Une vingtaine de villes syriennes resteraient assiégées par les forces de Bachar Al-Assad, soit 600 000 personnes dépourvues de tout – tandis que deux localités chiites pro-régime, Foua et Kefraya, le sont par des rebelles.
La libération des prisonniers
C’est le deuxième point sensible des pourparlers : l’aide humanitaire, qui ne parvient toujours pas aux civils, malgré les assurances contraires de Damas. En janvier, un seul convoi des Nations unies a pu traverser les lignes gouvernementales. Le troisième volet des pourparlers concerne la libération de prisonniers que les rebelles concentrent, pour le moment, sur la question des femmes et des enfants seulement. «Une liste précise de 30 000 noms, avec les lieux, a été présentée », assure Omar Kouch. «C’est l’un des sujets dont on parle le moins, mais tous ces points sont importants, et les aborder en un jour et demi semble totalement surréaliste», s’étonne un diplomate européen présent à Astana, qui, comme quelques-uns de ses pairs, assiste en spectateur, confiné dans les couloirs, aux discussions d’Astana.
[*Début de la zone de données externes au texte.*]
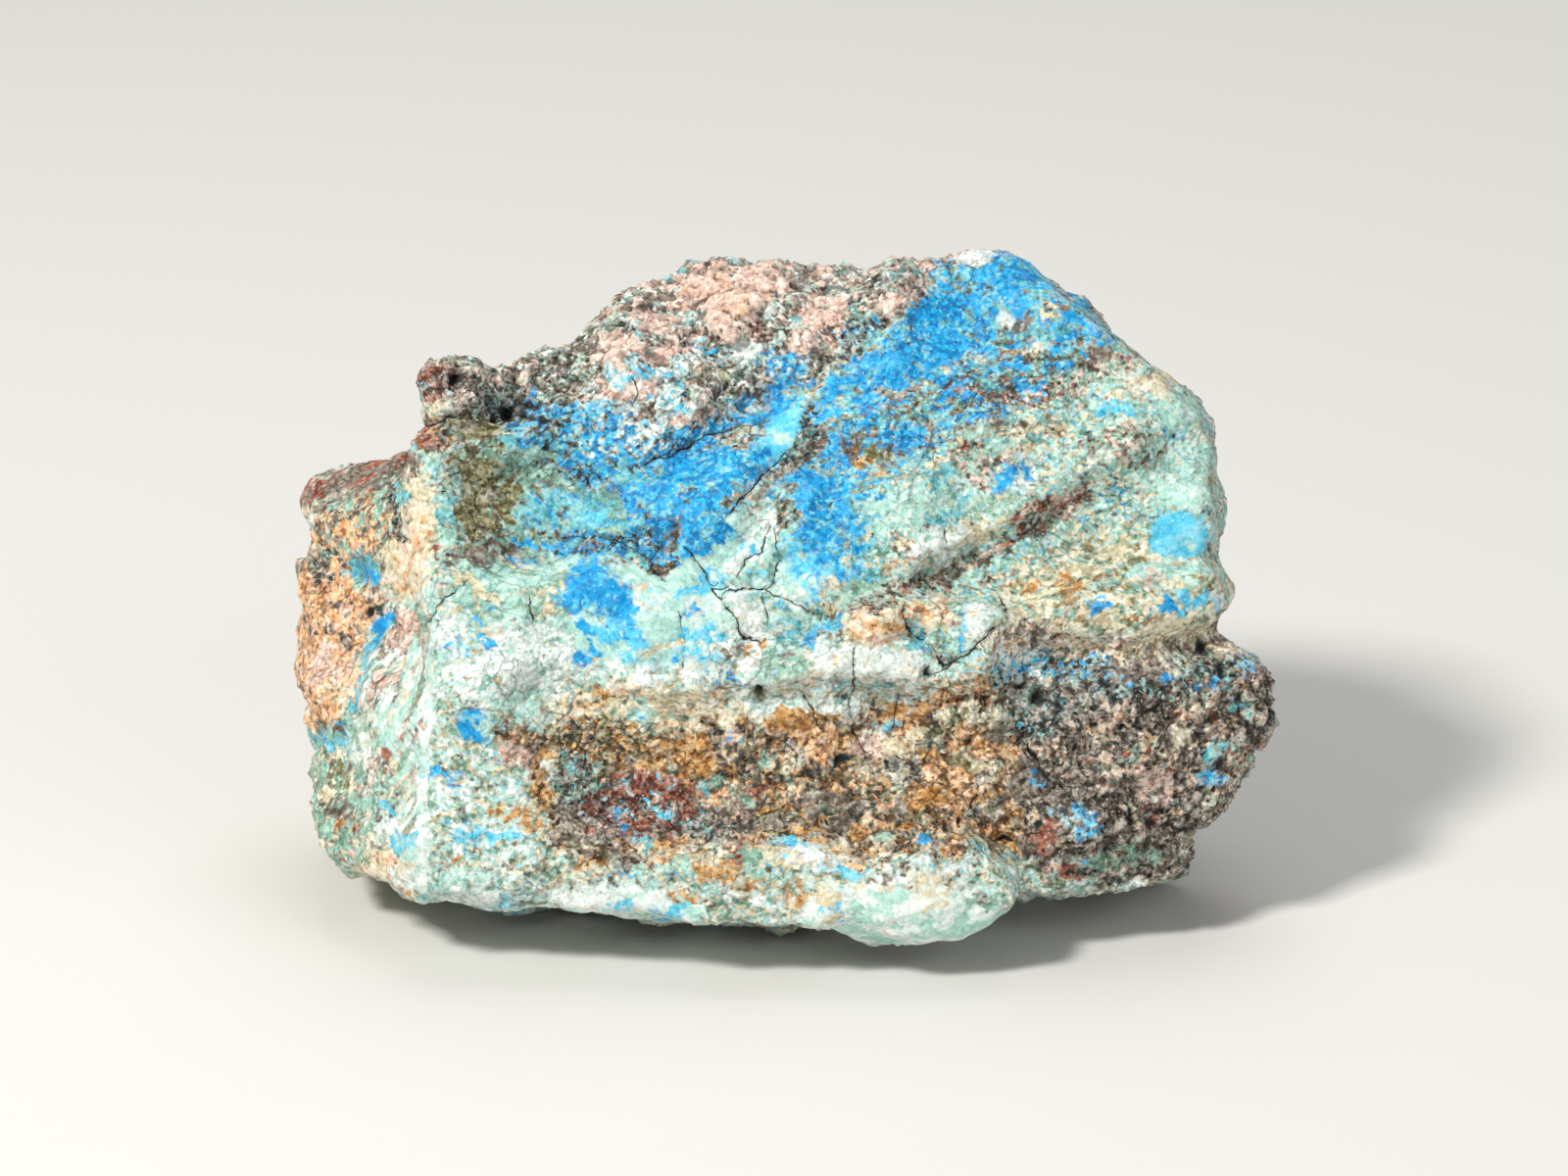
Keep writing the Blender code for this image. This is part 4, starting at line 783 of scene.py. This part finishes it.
class Paint:
    """What each point of the surface is made of: the share of each mineral, how far its rock stands out, how pitted
    and speckled it is, and how much painted shade darkens the crease it lies in."""

    def __init__(self, surface):
        self.surface = surface
        count = len(surface.world)
        self.minerals = np.zeros((count, len(NAMES)))
        self.relief, self.grit, self.crease_shade = np.zeros(count), np.zeros(count), np.zeros(count)

    def lay(self, rock_name, depth_inside, edge, strength=1.0):
        """Lays a rock wherever depth_inside, the distance inside a mark's border, is over zero."""
        cover = smooth(depth_inside, -edge, edge) * strength
        self.lay_cover(rock_name, cover * self.surface.front)

    def lay_cover(self, rock_name, cover):
        """Lays a rock in front of what is there, as thickly as cover says."""
        rock = ROCKS[rock_name]
        under = np.flatnonzero(cover > LEAST_COVER)
        if not len(under):
            return
        points, crinkle, cover = self.surface.face[under], flat(self.surface.crinkle[under]), cover[under]
        relief, crease_shade = np.full(len(under), rock.rise), np.zeros(len(under))
        level = self.patches(rock_name, under)
        if rock.lumps:
            height, own, gap = grains_at(points + LUMP_CRINKLE * crinkle, rock.lumps)
            relief += LUMP_HEIGHT * rock.lumps * height
            # painted shade where lumps meet
            crease_shade = CREASE_SHADE * (1 - smooth(gap * rock.lumps, *CREASE_EDGE))
            level = own + 0.5 * level  # each lump leans to its own minerals
        if rock.grain:
            grains, crumbs = (grains_at(points, size)[0] for size in (GRAIN_SIZE, CRUMB_SIZE))
            relief += rock.grain * (grains + CRUMB_SHARE * crumbs)
        shares = self.shares(rock, level)
        self.minerals[under] += (shares - self.minerals[under]) * cover[:, None]
        for held, laid in ((self.relief, relief), (self.grit, rock.grit), (self.crease_shade, crease_shade)):
            held[under] += (laid - held[under]) * cover

    def patches(self, rock_name, under):
        """The noise that the rock's minerals follow at these points, from one mineral's patches to the next's."""
        rock, points = ROCKS[rock_name], self.surface.face[under]
        if rock_name == "striped wall":
            slow = points[:, 1:] / STRIPE_STRETCH
            return noise_at(np.column_stack([ripple_radius(points), slow]), STRIPE_SIZE, 3)
        points = points + flat(PATCH_WANDER * self.surface.wander[under])
        along, across = along_and_across(points, rock.turn)
        bedded = np.stack([along / rock.stretch, across, points[:, 2]], axis=1)
        return noise_at(bedded + 10 * rock.turn, rock.patch, 4, 0.4)

    @staticmethod
    def shares(rock, level):
        """Each mineral's share at these points. From the lowest level up, each takes as much as the rock holds."""
        rank = np.full(len(level), 0.5)
        if len(rock.shares) > 1:
            rank[np.argsort(level)] = np.linspace(0, 1, len(level))
        blend = SMOOTH_BLEND + (GRITTY_BLEND - SMOOTH_BLEND) * rock.grit
        shares, low = np.zeros((len(level), len(NAMES))), 0.0
        for name, percent in rock.shares.items():
            high = low + percent / 100
            starts = smooth(rank, low - blend, low + blend) if low > 0 else 1.0
            ends = smooth(-rank, -high - blend, -high + blend) if high < 0.999 else 1.0
            shares[:, NAMES.index(name)] = starts * ends
            low = high
        return shares / np.maximum(shares.sum(axis=1), 1e-6)[:, None]


def paint_stone(surface):
    """Lays the beds, then the fields, veins and spots of the front face."""
    paint = Paint(surface)
    height = surface.face[:, 1] + BED_WAVES[1] * noise_at(surface.face, BED_WAVES[0], 2)
    low = -BEDS[-1][1]
    for rock_name, high in BEDS:
        paint.lay_cover(rock_name, smooth(height, low - BED_BLUR, low + BED_BLUR))
        low = high
    for rock_name, *corners in FIELDS:
        paint.lay(rock_name, inside_field(surface.ragged(rock_name), corners), FIELD_EDGE)
    # a mark of one mineral alone is broken up
    thick = smooth(noise_at(surface.face + 50, 1.0, 3, 0.5), -0.2, 0.25)
    broken = BROKEN_STRENGTH[0] + BROKEN_STRENGTH[1] * thick
    strength = {rock_name: broken if rock_name in NAMES else STRENGTH for rock_name in ROCKS}
    for rock_name, width, *path in VEINS:
        inside = width / 2 - distance_to_path(surface.ragged(rock_name), path)[0]
        paint.lay(rock_name, inside, VEIN_EDGE, strength[rock_name])
    for rock_name, *ovals in SPOTS:
        for oval in ovals:
            paint.lay(rock_name, inside_spot(surface.ragged(rock_name), *oval), SPOT_EDGE, strength[rock_name])
    return paint


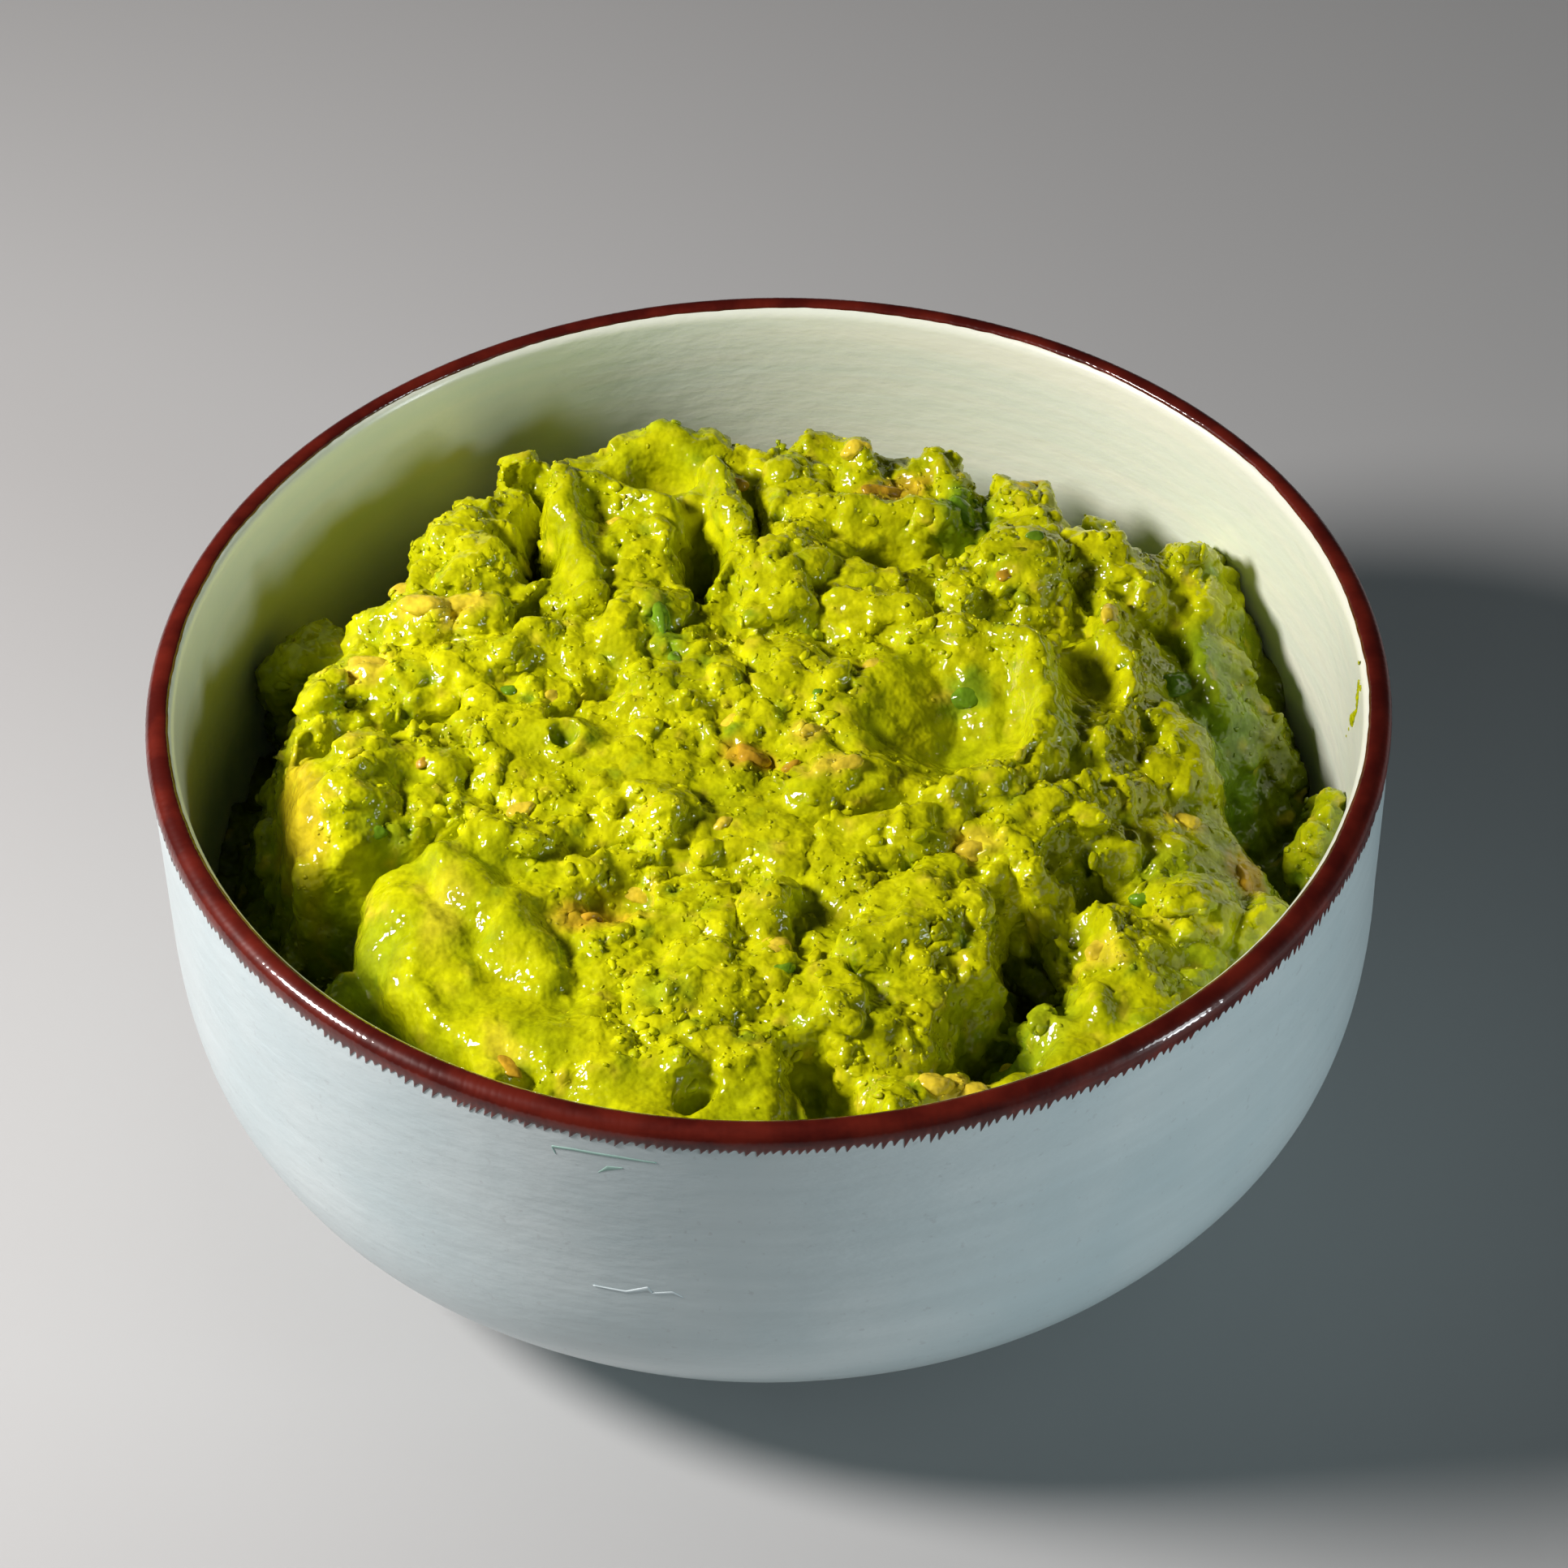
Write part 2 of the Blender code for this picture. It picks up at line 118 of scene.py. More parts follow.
# Ridges: two ends as (x, y, depth), how steeply the sides fall, radius of the top
RIDGES = [
    ((-25, 47.5, 5.7), (-24.5, 39, 6.0), 1.5, 0.8),
    ((-24.5, 39, 6.0), (-22.5, 25, 8.4), 1.2, 1.2), ((-24, 46.5, 6.4), (-13, 43, 7.4), 1.0, 1.0),
    ((-6, 50, 6.3), (-2.5, 37, 7.0), 1.4, 0.8),
    ((8, 43, 7.4), (22, 41, 7.2), 1.3, 1.4), ((22.5, 29.5, 6.8), (26, 18, 9.0), 1.2, 1.0),
    ((-46, 23, 7.2), (-34, 23, 7.2), 0.9, 2.5), ((-39, 13.5, 7.8), (-28, 18.5, 8.0), 0.9, 2.0),
    ((-38, -20, 7.0), (-27, -38.5, 8.4), 0.5, 2.0), ((34, -32, 11.5), (37, -45, 12.5), 0.9, 1.5),
    ((10, 23, 7.6), (17, 21.5, 7.4), 0.9, 1.2), ((20, 17, 7.4), (28, 17, 7.0), 0.9, 1.2),
    ((28, 17, 7.0), (33, 12, 6.6), 1.3, 0.8), ((33, 12, 6.6), (34.5, -2.5, 6.6), 1.3, 0.8),
    ((34.5, -2.5, 6.6), (28, -9.5, 6.8), 1.2, 1.0), ((28, -9.5, 6.8), (18, -16, 7.4), 1.0, 1.2),
    ((18, -16, 7.8), (2, -21.5, 9.0), 0.5, 2.5), ((41, 25, 8.5), (46, 6.5, 10.5), 0.9, 1.0),
    ((53, 34, 11.0), (56, 14.5, 17.0), 0.7, 1.5)]
# Hollows: x, y, half length, half width, turn in degrees, depth below the surface
HOLLOWS = [
    (-14, 50, 7, 4.5, 0, 6), (-8, 35, 8.5, 3.6, 85, 9), (16, 34.5, 6, 3.6, 20, 10),
    (21, 27.5, 6, 3, 70, 6), (24, 36.5, 6, 3, 20, 7), (31, 19.5, 7, 3, 0, 5),
    (22, 3, 13, 12, 0, 7), (-29.5, 24.5, 4.5, 2.6, 40, 7), (-23, 23.5, 4, 2, 0, 4),
    (-25, 6, 3.4, 2.8, 0, 6), (-20, -26.5, 7, 4, 10, 4), (-20, -17, 7, 4, 20, 3.5),
    (14, -12.5, 5, 3, 30, 4), (40, 11, 6, 4, 70, 3), (-9, -58, 4, 2.4, 70, 5),
    (-38, 2.5, 5, 3, 10, 3), (-3, 19.5, 6, 3, 0, 2.5), (-20, 11.5, 5, 3, 40, 3),
    (31, -35, 12, 5.5, -68, 8), (26, -50, 9, 5, 45, 6), (-37, -4, 4, 8, 10, 3), (6, 21, 9, 3, 10, 3),
    (38, 20, 6, 4, 60, 4), (-33, 39, 4, 3, 0, 4), (47, 6, 8, 3, 80, 3), (-8, -22, 9, 4, 0, 3)]
# Clefts: two ends as (x, y), half width, depth below the surface
CLEFTS = [
    ((-29, 51), (-29.5, 33), 3.2, 12), ((-1, 46), (-0.5, 36.5), 2.6, 7), ((4, -53), (8, -62), 3.4, 10),
    ((20, -51), (27, -42), 3.6, 10), ((27.5, -27.5), (31, -40), 4.0, 9), ((35, -20.5), (43, -26), 3.6, 8),
    ((-50, -20), (-38, -14), 3.0, 9), ((-55, 1), (-38, 8.5), 3.0, 6), ((-33, -61.5),
    (-29, -55.5), 2.4, 6),
    ((-44, 36), (-50, 28), 2.4, 4), ((26.5, 39.5), (29.5, 49.5), 2.2, 4), ((40.5, 39.5),
    (37.5, 49.5), 2.2, 4)]

# Where the mash was smeared smooth: x, y, half length, half width, turn in degrees, how smooth
SMOOTH_PLACES = [
    (-39, -35, 22, 11, -65, 1.4), (22, 3, 12, 11, 0, 0.9), (-15, -61, 19, 6, 0, 0.8),
    (-57, -7, 9, 4, 80, 0.9), (-14, 50, 9, 6, 0, 0.9), (13, 39, 7, 4, -60, 0.9),
    (39, 9, 9, 6, 80, 0.6), (36, -52, 14, 7, 30, 0.8), (-25, 0, 8, 6, 20, 0.5),
    (4, -14, 12, 5, 10, 0.5), (55, 0, 26, 7, 90, 0.5), (-12, -9, 10, 5, 0, 0.5),
    (-23, 37, 9, 4, 80, 0.8), (-10, 45, 6, 4, 30, 0.7)]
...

Seul l’ambassadeur américain au Kazaksthan, George Krol, en mission pour le compte de la nouvelle administration américaine de Donald Trump, a eu la possibilité de prononcer quelques mots lors de la cérémonie d’ouverture, assis sur un strapontin. Présent également, Staffan de Mistura, l’envoyé spécial de l’ONU sur la Syrie, joue pour sa part un rôle second d’intercesseur.« Les Russes ont toujours du mal à comprendre qu’il faut gagner les cœurs, mais les opposants, même s’ils ont reçu un grand coup sur la tête avec la perte d’Alep, restent déterminés, et la guerre peut continuer», observe le diplomate européen. «Le risque, poursuit-il, c’est que l’on cherche à imposer aux groupes armés un accord bancal qui serait ensuite avalisé par le Conseil de sécurité, comme Moscou aime le faire », ajoute-t-il. Les pourparlers, qui doivent reprendre à Genève, le 8 février, restent suspendus à l’issue des discussions d’Astana, qui devaient reprendre mardi en milieu de matinée.